Secondly, it will further communicate the efforts by the University management to address factors affecting students’ academic performance and what management has done to enhance students’analytical, creative and practical abilities according to the Triarchic Theory of Intellectual Abilities (Sternberg 1985; 1986:23). Likewise, higher learning institutions are also beneficiaries of the knowledge this study will generate in that the findings will help them to design strategies to increase students’ academic performance and alleviate attrition rates.
At policy level however, this study will firstly identify the main causes of the factors that affect students’ academic performance ranging from parents- family causal factors; teachers- academic causal factors and students -personal causal factors, (Diaz, 2003). After identifying these, it will help the government policy makers to redesign their strategic management for the institution towards formulating policies that address factors affecting students and in turn reduce their attrition rates.
This will also set a platform for the attainment of the University of Zambia’s long term strategic goals, (School of Humanities Handbook, 2008). Pertaining to theory and practice however, the findings of this study will help in testing the practicability of the adopted theory of mental self-Government as the most appropriate one in enhancing students ‘academic performance at the University of Zambia.

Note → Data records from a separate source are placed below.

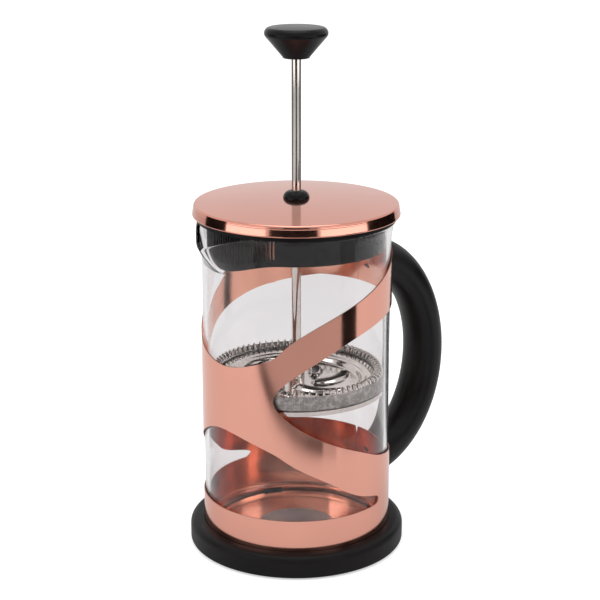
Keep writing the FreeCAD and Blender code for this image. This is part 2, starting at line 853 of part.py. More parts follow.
save("base", base())
save("foot_pad", foot_pad())
save("cushion", cushion())
save("seat_plate", seat_plate())
save("sleeve", sleeve())
save("handle", handle())
save("handle_screw_low", handle_screw(handle_low_z))
save("handle_screw_high", handle_screw(handle_high_z))
save("handle_insert_low", handle_insert(handle_low_z))
save("handle_insert_high", handle_insert(handle_high_z))
save("beaker", beaker())
save("lid_cover", lid_cover())
save("lid_liner", lid_liner())
save("rod_guide", rod_guide())
save("guide_washer", guide_washer())
save("guide_nut", guide_nut())
save("knob", knob())
save("knob_insert", knob_insert())
save("plunger_rod", plunger_rod())
save("hub_collar", hub_collar())
save("spiral_plate", spiral_plate())
save("edge_spring", edge_spring())
save("mesh_filter", mesh_filter())
save("cross_plate", cross_plate())
save("lock_washer", lock_washer())
save("hub_nut", hub_nut())
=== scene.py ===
"""French press: finishes and fine surfaces for the glass, sheet metal, mouldings and filter.

Every surface is worked out in millimetres about the press's upright axis and written in metres.
The places come from the boxes of the frame's nodes, and the sizes that a user would change are
in the property groups below.
"""
import math
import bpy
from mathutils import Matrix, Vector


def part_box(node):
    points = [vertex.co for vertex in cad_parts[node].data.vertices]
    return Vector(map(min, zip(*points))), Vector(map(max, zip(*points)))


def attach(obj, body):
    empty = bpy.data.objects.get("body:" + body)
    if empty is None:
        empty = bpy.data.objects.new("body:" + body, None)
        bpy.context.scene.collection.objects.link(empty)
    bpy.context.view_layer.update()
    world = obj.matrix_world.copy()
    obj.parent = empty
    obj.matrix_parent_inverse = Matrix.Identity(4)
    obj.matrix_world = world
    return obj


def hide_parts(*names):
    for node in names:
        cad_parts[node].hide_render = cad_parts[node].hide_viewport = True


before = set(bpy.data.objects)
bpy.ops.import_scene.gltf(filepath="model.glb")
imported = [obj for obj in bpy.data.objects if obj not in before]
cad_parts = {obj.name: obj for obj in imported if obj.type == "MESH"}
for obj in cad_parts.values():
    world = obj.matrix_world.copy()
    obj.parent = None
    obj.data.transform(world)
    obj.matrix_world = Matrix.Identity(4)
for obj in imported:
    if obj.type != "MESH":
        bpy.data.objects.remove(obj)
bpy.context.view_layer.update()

from types import SimpleNamespace

import bmesh
import bpy
import numpy as np

bl_info = {
    "name": "French press finishes",
    "version": (1, 0, 0),
    "blender": (4, 5, 0),
    "location": "3D View > Sidebar > Press",
    "description": "Builds the visible surfaces of a french press around its packed frame",
    "category": "Add Mesh",
}

MM = 0.001
WELD = 1e-6


def node_box(node):
    """The lowest and highest corners of a frame node, in millimetres."""
    low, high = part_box(node)
    return np.array(low) / MM, np.array(high) / MM


def round_box(node):
    """The radius, the foot and the top of a round frame node, in millimetres."""
    low, high = node_box(node)
    return max(high[:2]), low[2], high[2]


# ---------- properties

def number(label, default, about, **kind):
    """A property that holds one number."""
    return bpy.props.FloatProperty(name=label, description=about, default=default, **kind)


def length(label, default, about):
    """A length property, given in millimetres and kept in metres."""
    return number(label, default * MM, about, min=0.0, precision=5, subtype="DISTANCE")


def angle(label, default, about):
    """An angle property, given in degrees and kept in radians."""
    return number(label, math.radians(default), about, subtype="ANGLE")


def colour(label, default, about):
    """A colour property."""
    return bpy.props.FloatVectorProperty(name=label, description=about, default=default,
                                         subtype="COLOR", size=3, min=0.0, max=1.0)


class PressSizes(bpy.types.PropertyGroup):
    """Sizes of the fine shapes."""
    glass_wall: length("Glass wall", 2.2, "Thickness of the beaker's wall")
    glass_floor: length("Glass floor", 3.0, "Thickness of the beaker's floor")
    heel: length("Glass heel", 10.0, "Round between the beaker's wall and its floor")
    rim_flare: length("Rim flare", 1.2, "How much the beaker widens towards its rim")
    rim_straight: length("Rim height", 3.0, "Height of the straight stretch under the rim")
    spout_reach: length("Lip reach", 11.0, "How far the pouring lip stands out")
    spout_depth: length("Lip depth", 22.0, "Height over which the lip grows out of the wall")
    spout_drop: length("Lip drop", 8.0, "How far the rim drops at the tip of the lip")
    spout_fall: angle("Lip spread", 12.0, "Angle over which the lip fades into the wall")
    spout_nose: angle("Lip nose", 5.0, "Roundness of the lip's tip")
    sheet: length("Sheet", 0.6, "Thickness of the sleeve's and the lid's sheet metal")
    seam_angle: angle("Seam", 9.5, "Where the two ends of the rolled sheet meet")
    lid_crown: length("Lid crown", 2.2, "How far the lid's middle stands over its edge")
    coil_wire: length("Coil wire", 0.42, "Radius of the edge spring's wire")
    coil_loops: bpy.props.IntProperty(name="Coil loops", description="Loops of the edge spring",
                                      default=76, min=20)


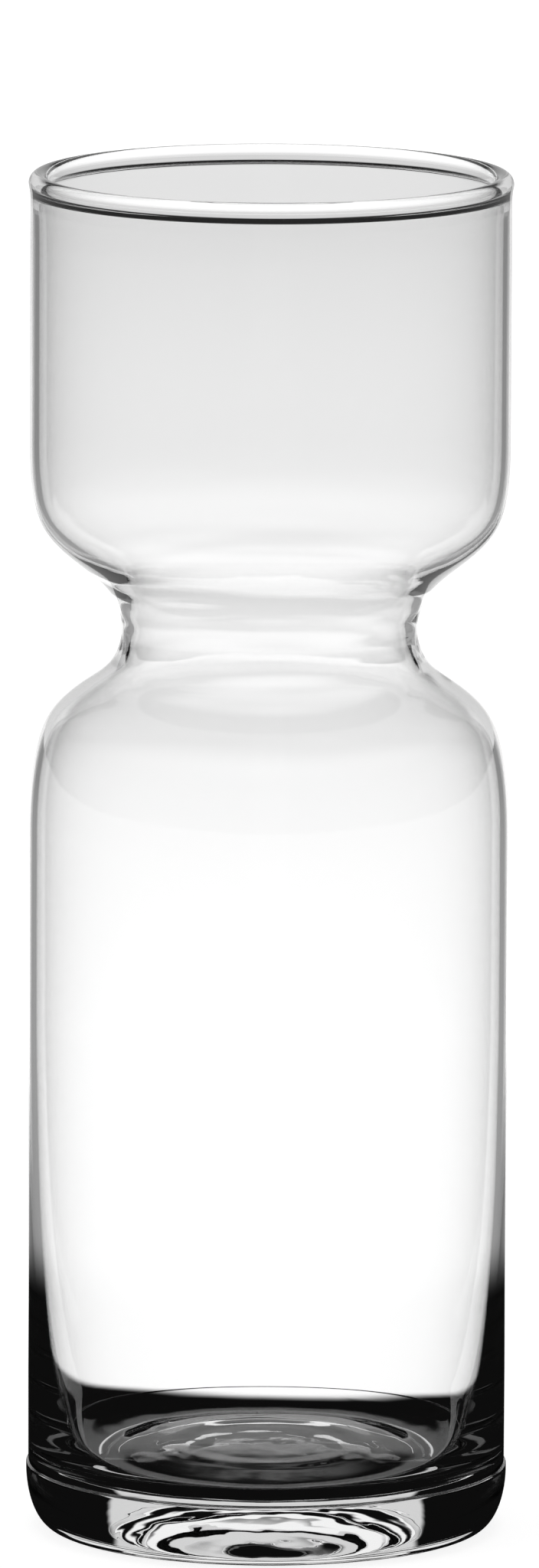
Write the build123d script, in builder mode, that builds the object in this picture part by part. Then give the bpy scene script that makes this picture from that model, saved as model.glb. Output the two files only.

The rationale behind this theory is that, learning and thinking styles of students at campus can either be reinforced leading to excellent academic performance or hindered leading to poor academic performance and this is heavily contingent upon the availability and provision of essential facilities such as good study 7 / 34 materials, accommodation, conducive learning environment (lecture theatres), good water and sanitation facilities among others and hence this is hoped to lead to offering practical solutions that would enhance students’ academic performance.
The fourth and last premise was based on the satisfaction of the researcher’s curiosity on the subject matter and linked to that, the study will be undertaken in partial fulfillment for the award of the Bachelor of Arts Degree in Development Studies.
The study adopted and maintained the use of scientific procedures in its collection of data. The study gathered data on the factors that affect students’ academic performance at the University Zambia Main Campus.
This information was composed of primary and secondary data. Primary data constituted the major source on which generalization was to be based.